Tunable consistency is one of the strongest features of Cassandra. There are two types of consistency levels — strong or eventual. To ensure that data is written and read correctly, Cassandra extends the concept of eventual consistency by offering tunable consistency. Tunable data consistency allows individual read or write operations to be as strongly consistent as required by the client application. The consistency level of each read or write operation can be set, so that the data returned is more or less consistent, based on need.

Figure 2: Cassandra supports multi-data-center and cloud deployments

Data compression: Data is compressed up to 80 per cent without any performance overhead.
Cassandra Query Language: This is an SQL-like language that allows the running of SQL-like queries in traditional databases.

When should Cassandra be used?
Apache Cassandra can be used for various applications. Here are some use cases where it would be the best choice over other NoSQL databases.
In activity-tracking and monitoring applications: Numerous entertainment and media organisations use Cassandra to monitor user activity based on movies, music, albums, artists or other parameters.
In heavy write systems or in time-series-based applications: Cassandra is perfect for very heavy write systems for example, in Web analytics where the data is logged for each request based on hits, by type of browser, traffic sources, location, behaviour, technology, devices, etc.
In social media analytics: Cassandra is used by many social media providers to analyse the data and provide suggestions to their customers.
In product catalogues and retail applications: A very popular use case of Cassandra is to display fast product catalogue inputs and lookups, and in retail applications.
Messaging: Cassandra serves as the database backbone for numerous mobile phone and message providers applications.

Data model
The data model of Cassandra is different from that of a relational DBMS. Cassandra does not support joins or subqueries for which there is support in an RDBMS. Instead, Cassandra emphasises denormalisation through features like collections.
Cassandra is basically a key-value and a column-oriented (or tabular) database. Rows are organised into tables; the first component of a tables primary key is the partition key, and within a partition, rows are clustered by the remaining columns of the key. Other columns can be indexed separately from the primary key.
The Cassandra data model consists of keyspace, column families, columns and rows.
Keyspace: The keyspace is the outermost container for your application data. It is similar to the schema in a relational database. The keyspace can include operational elements, such as the replication factor and data centre awareness. It is a group of many column families.
Column family: A column family is a container for an ordered collection of rows, each of which is itself an ordered collection of columns. A column family is similar to a table in RDBMS and is a logical separation of similar data.
Column: Its a basic data structure of Cassandra with three values – name, value and timestamp.
Super column: A super column stores a map of sub-columns.
Row: This is a collection of columns labelled with a name.

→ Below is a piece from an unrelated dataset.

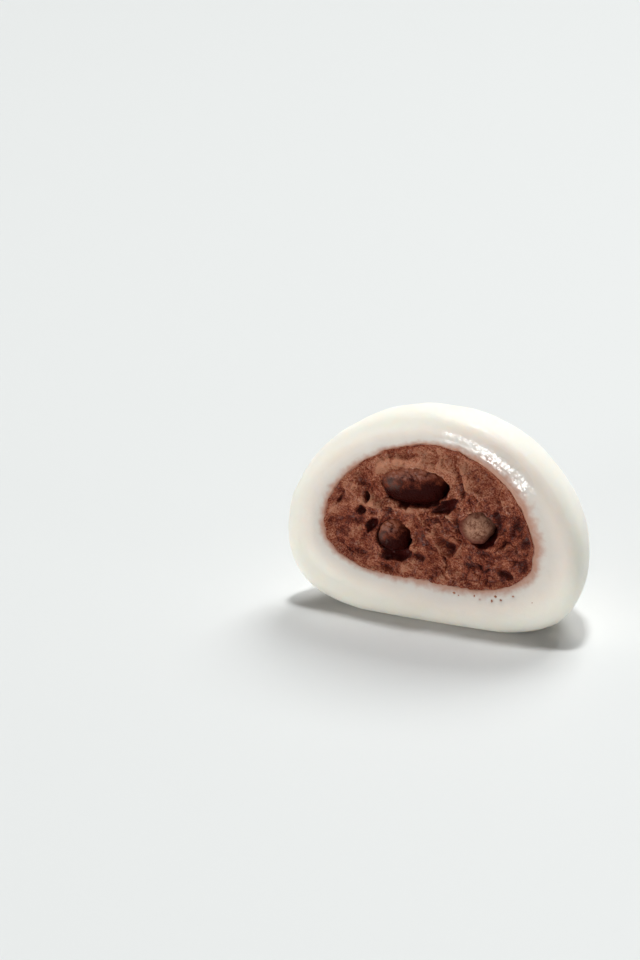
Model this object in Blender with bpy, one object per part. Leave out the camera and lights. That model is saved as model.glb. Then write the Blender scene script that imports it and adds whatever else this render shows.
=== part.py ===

Figure 3: Data Model: Rows in a column family (CF)

Apache Cassandra Query Language
The Cassandra Query Language (CQL) allows you to query Cassandra using queries similar to SQL. It was first introduced in Cassandra 0.8 and is the most preferred way to communicate with the Cassandra database. You can use CQL through the CQL shell, cqlsh. You can create keyspaces, tables, insert tables and use many more features which are available in CQL. CQL3 also supports JSON, user defined functions (UDFs), user defined aggregates (UDAs) and role based access control (RBAC).
So if your application has a large amount of data, and if you are planning to scale it, then Cassandra will definitely help you. The main difference between a relational database and Cassandra is that the former breaks data into many tables, but Cassandra tends to keep as much of it as possible intact within the same row to avoid having to join that data for retrieval.